Margaret Gilleo, a homeowner in Ladue, Missouri, put an antiwar sign on her lawn and later in a window. City officials told her such signs were banned, and the city enacted a replacement ordinance that broadly prohibited "signs" on residential property while exempting certain categories like for-sale, commercial, church, and safety signs. Gilleo sued under federal civil-rights law, and lower courts blocked enforcement and struck down the ordinance.

Reasoning

The Court asked whether Ladue could forbid residential signs without violating free speech. It explained that signs are protected speech and that residential lawn and window signs are a distinct, traditional medium closely tied to the identity of the speaker. Although the City’s interests in safety and aesthetics are legitimate, the near-total ban eliminated an important channel of expression and left inadequate alternatives.

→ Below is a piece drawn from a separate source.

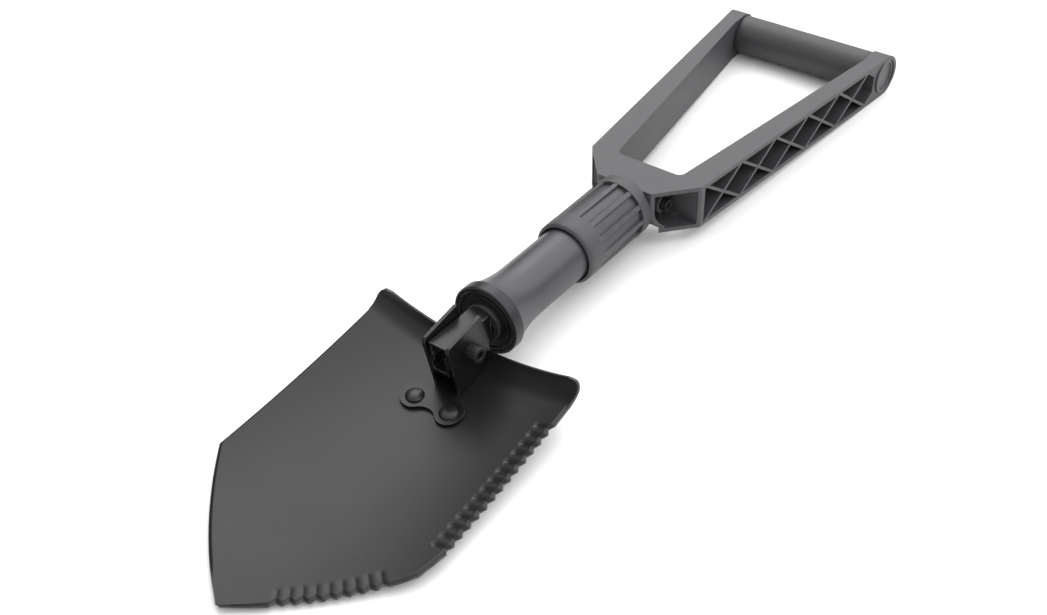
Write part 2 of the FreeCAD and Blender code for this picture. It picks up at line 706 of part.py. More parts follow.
nut_start = -ear_outer - S.washer_thickness - S.nut_height
nut_bore = cross_rod("pivot_nut", [
    (S.bolt_radius, nut_start - 1.0, nut_start + S.nut_height + 1.0)], pivot)
node(boolean("Cut", hexagon(S.nut_flats, nut_start, nut_start + S.nut_height, pivot), nut_bore[0]),
     "pivot_nut")
node(tube_across("pivot_nut_washer", S.nut_flats / 2.0 + 0.8, S.bolt_radius + S.running_fit,
                 -ear_outer - S.washer_thickness, -ear_outer, pivot), "pivot_nut_washer")

washer_start = S.ear_inner_half - S.face_gap - S.washer_thickness
friction = []
for low in (washer_start, -washer_start - S.washer_thickness):
    friction.append(tube_across("friction_washer", S.block_half_height - 1.5,
                                S.bolt_radius + S.running_fit, low, low + S.washer_thickness, pivot))
pair = doc.addObject("Part::Compound", "friction_pair")
pair.Links = friction
node(pair, "pivot_friction_washers")

block_half = washer_start - S.face_gap
bush_radius = S.bolt_radius + S.bush_wall
node(tube_across("pivot_bushing", bush_radius, S.bolt_radius + S.running_fit,
                 -block_half, block_half, pivot), "pivot_bushing")


# ---- Shaft -----------------------------------------------------------------------------------

def pivot_block():
    """Box-nosed block between the ears, with a round spigot that goes into the inner tube."""
    body = new_body("pivot_block")
    top = S.block_half_height
    nose = pivot - S.block_nose
    back = -S.block_back
    side = outline(body, "YZ_Plane", [(nose, -top), (back, -top), (back, top), (nose, top)])
    extrude(body, "Pad", side, block_half * 2.0, both_ways=True)
    spigot = circle_sketch(body, "XZ_Plane", (0, 0), S.core_bore_radius - S.running_fit, level=-back)
    extrude(body, "Pad", spigot, S.spigot_length, reverse=True)
    inner_top = top - S.block_wall
    inner_side = block_half - S.block_wall
    inner_step = inner_side - 1.2
    mouth = outline(body, "XZ_Plane", [
        (-inner_side, -inner_top), (inner_side, -inner_top), (inner_side, -2.6), (inner_step, -1.4),
        (inner_step, 1.8), (inner_side, 3.0), (inner_side, inner_top), (-inner_side, inner_top),
        (-inner_side, 3.0), (-inner_step, 1.8), (-inner_step, -1.4), (-inner_side, -2.6)],
        level=-nose)
    extrude(body, "Pocket", mouth, S.block_mouth_depth)
    bore = circle_sketch(body, "YZ_Plane", (pivot, 0), bush_radius)
    extrude(body, "Pocket", bore, block_half * 2.0 + 2.0, both_ways=True)
    return node(body, "pivot_block")


pivot_block()
ring("shaft_core", S.core_bore_radius, S.core_radius, S.core_start, S.core_end)


def hinge_tongue():
    """Rear end of the shaft: a round plug in the inner tube, then a flat tongue with the hinge bore."""
    body = new_body("hinge_tongue")
    plug = circle_sketch(body, "XZ_Plane", (0, 0), S.core_bore_radius - S.running_fit,
                         level=-S.core_end + S.tongue_plug)
    extrude(body, "Pad", plug, S.tongue_plug + 2.0, reverse=True)
    high = S.tongue_radius
    flat = outline(body, "YZ_Plane", [
        (S.core_end + 1.0, -high), (S.hinge_reach, -high, S.tongue_radius),
        (S.hinge_reach + S.tongue_radius, 0, S.tongue_radius), (S.hinge_reach, high),
        (S.core_end + 1.0, high)])
    extrude(body, "Pad", flat, S.tongue_half_width * 2.0, both_ways=True)
    bore = circle_sketch(body, "YZ_Plane", (S.hinge_reach, 0), S.hinge_pin_radius + S.running_fit)
    extrude(body, "Pocket", bore, S.tongue_half_width * 2.0 + 2.0, both_ways=True)
    return node(body, "hinge_tongue")


hinge_tongue()


# ---- Front nut -------------------------------------------------------------------------------

ring("thrust_disc", S.insert_bore, S.disc_radius, 0, S.disc_thickness)


def front_sleeve():
    """Flared nut and its plain sleeve, one turned tube."""
    body = new_body("front_lock_sleeve")
    waist = S.sleeve_radius
    rim = S.flare_radius
    seat = S.disc_radius + S.sliding_gap
    step = S.disc_thickness + S.sliding_gap
    bore = S.tube_bore
    relief = bore + S.relief_depth
    corners = [
        (seat, 0.4), (rim - 0.8, 0), (rim, 0.8), (rim, S.rim_length), (rim - 0.6, S.rim_length + 0.6),
        (rim - 1.6, S.rim_length + 4.0, S.flare_curve_radius), (waist, S.flare_length),
        (waist, S.sleeve_end), (bore, S.sleeve_end), (bore, S.flare_length - 9.0),
        (relief, step + S.relief_length), (relief, step), (seat, step)]
    spin(body, corners)
    return node(body, "front_lock_sleeve")


front_sleeve()
insert_start = S.flare_length - S.insert_setback
ring("sleeve_insert", S.insert_bore, S.tube_bore, insert_start, insert_start + S.insert_length)


# ---- Ribbed collar ---------------------------------------------------------------------------

collar_end = S.collar_end
thrust_start = collar_end - S.collar_washer
insert_end = thrust_start - S.collar_washer_gap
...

The Court therefore concluded the ordinance violated the First Amendment and affirmed the lower courts’ rulings in favor of Gilleo.

Real world impact

Homeowners in Ladue and similar cities may display political, personal, and other expressive signs on their property despite broad municipal bans. Cities may still regulate size, placement, or certain commercial or off-site advertising, but may not adopt blanket residential sign prohibitions that foreclose a traditional medium. The opinion encourages narrower, less speech-restrictive measures to address aesthetics and safety.

Dissents or concurrances

Justice O’Connor wrote separately to note she would apply the usual strong presumption against content-based rules, but she joined the judgment because she agreed the ordinance was invalid even if treated as content neutral.